If I have a map I can look at it, draw marks on it and make plans. I can also tear it to pieces and analyse it with a mass spectrometer without it damaging the territory. Make the map I start with more accurate and I can draw on it in more detail and make more accurate analysis. Make the map nearly perfect and I can get nearly perfect information from the map without destroying breaking anything in the territory. Moving from 'nearly perfect' to 'perfect' does not mean "Oh, actually you don't have one territory and also one map. You only have this one territory".
As a practical example consider a map of a bank I am considering robbing. I could have blueprint of the building layout. I could have detailed photographs. Or I could have a perfect to-scale clone of the building accurate in every detail. That 'map' sounds rather useful to me.
Imprecision is not the only purpose of a map.

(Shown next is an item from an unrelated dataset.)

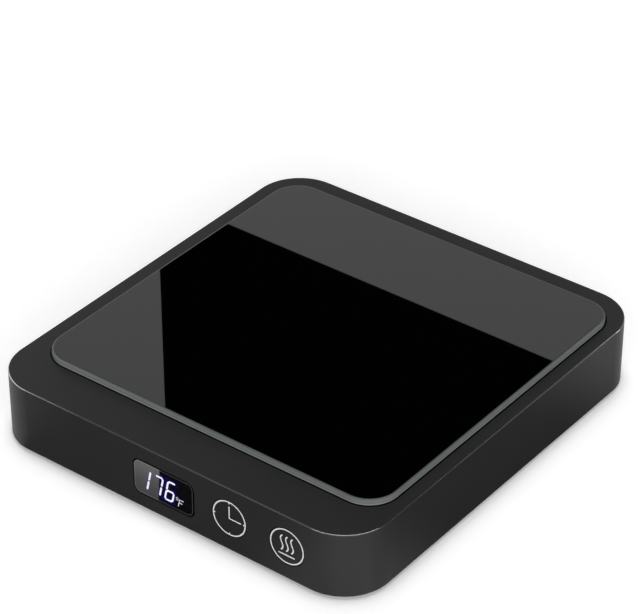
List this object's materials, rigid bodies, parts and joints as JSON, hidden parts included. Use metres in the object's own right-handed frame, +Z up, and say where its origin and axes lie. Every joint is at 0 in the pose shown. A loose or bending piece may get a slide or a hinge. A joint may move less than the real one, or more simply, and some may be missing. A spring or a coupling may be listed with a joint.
{
  "type": "electric mug warmer",
  "caption": "Flat square mug warmer: black glass hot plate in a low plastic casing with rounded corners, with a digital display and round press keys in its front wall.",
  "frame": {"origin": "centre of the casing's footprint, on the surface that the feet stand on", "axes": "+Z up, -Y towards the user, through the wall with the display and keys, +X to the user's right"},
  "size_m": [0.112, 0.12, 0.0204],
  "materials": {
    "case_plastic": "fine satin spark texture, black ABS",
    "key_plastic": "fine satin texture, black ABS",
    "cover_plastic": "fine matte texture, black ABS",
    "foot_rubber": "matte",
    "black_glass": "polished, black backing print",
    "silicone": "matte silicone",
    "spreader_aluminium": "mill finish",
    "heater_foil": "amber polyimide film",
    "insulation_felt": "pressed fibre felt",
    "plated_steel": "zinc plated",
    "screw_steel": "zinc plated",
    "sensor_epoxy": "epoxy bead",
    "fuse_body": "plain",
    "board_laminate": "green solder mask",
    "terminal_plastic": "moulded",
    "connector_plastic": "moulded nylon",
    "capacitor_box": "moulded case",
    "capacitor_can": "sleeved can",
    "component_black": "moulded epoxy",
    "plunger_plastic": "moulded acetal",
    "fuse_glass": "glass tube with caps",
    "lens_acrylic": "polished, smoked black",
    "gasket_foam": "closed cell foam",
    "segment_resin": "white light-guide resin",
    "wire_silicone": "silicone rubber insulation",
    "ribbon_pvc": "flat cable",
    "gland_rubber": "moulded soft plastic",
    "clamp_plastic": "moulded nylon"
  },
  "bodies": {
    "housing": {"top_case": "case_plastic", "bottom_cover": "cover_plastic", "rubber_feet": "foot_rubber", "glass_plate": "black_glass", "glass_seal": "silicone", "heat_spreader": "spreader_aluminium", "heater_film": "heater_foil", "insulation_pad": "insulation_felt", "heater_clamp": "plated_steel", "fuse_strap": "plated_steel", "strap_rivets": "plated_steel", "case_screws": "screw_steel", "clamp_screws": "screw_steel", "board_screws": "screw_steel", "cord_clamp_screws": "screw_steel", "thermistor": "sensor_epoxy", "thermal_fuse": "fuse_body", "main_board": "board_laminate", "front_board": "board_laminate", "mains_terminal": "terminal_plastic", "heater_terminal": "terminal_plastic", "sensor_connector": "connector_plastic", "board_header": "connector_plastic", "front_header": "connector_plastic", "dropper_capacitor": "capacitor_box", "varistor": "capacitor_box", "filter_capacitor": "capacitor_can", "triac": "component_black", "control_chip": "component_black", "timer_switch": "component_black", "heat_switch": "component_black", "display_module": "component_black", "board_fuse": "fuse_glass", "display_lens": "lens_acrylic", "display_gasket": "gasket_foam", "display_segments": "segment_resin", "heater_leads": "wire_silicone", "sensor_leads": "wire_silicone", "fuse_leads": "wire_silicone", "display_ribbon": "ribbon_pvc", "cord_gland": "gland_rubber", "cord_clamp": "clamp_plastic"},
    "timer_button": {"timer_key": "key_plastic", "timer_plunger": "plunger_plastic"},
    "heat_button": {"heat_key": "key_plastic", "heat_plunger": "plunger_plastic"}
  },
  "joints": [
    {"name": "timer_press", "type": "slide", "parent": "housing", "child": "timer_button", "axis": [0, 1, 0], "range_m": [0, 0.0006], "stiffness_N_per_m": 1500},
    {"name": "heat_press", "type": "slide", "parent": "housing", "child": "heat_button", "axis": [0, 1, 0], "range_m": [0, 0.0006], "stiffness_N_per_m": 1500}
  ]
}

I know this is probably an ad hominem but isn't Gaiman the guy who wrote Doctor Who episodes? The worst sci-fi show ever.
Many, many writers have written for Doctor Who. Gaiman has done many, many things in his writing career besides writing for Doctor Who. And Doctor Who is a cultural phenomenon larger than any trite dismissal of it.
Whether or not it's a large cultural phenomenon has nothing to do with how sensible the material is. It's actually probably brilliant fantasy I would agree, but if I'm looking for good sci-fi it's a bore fest.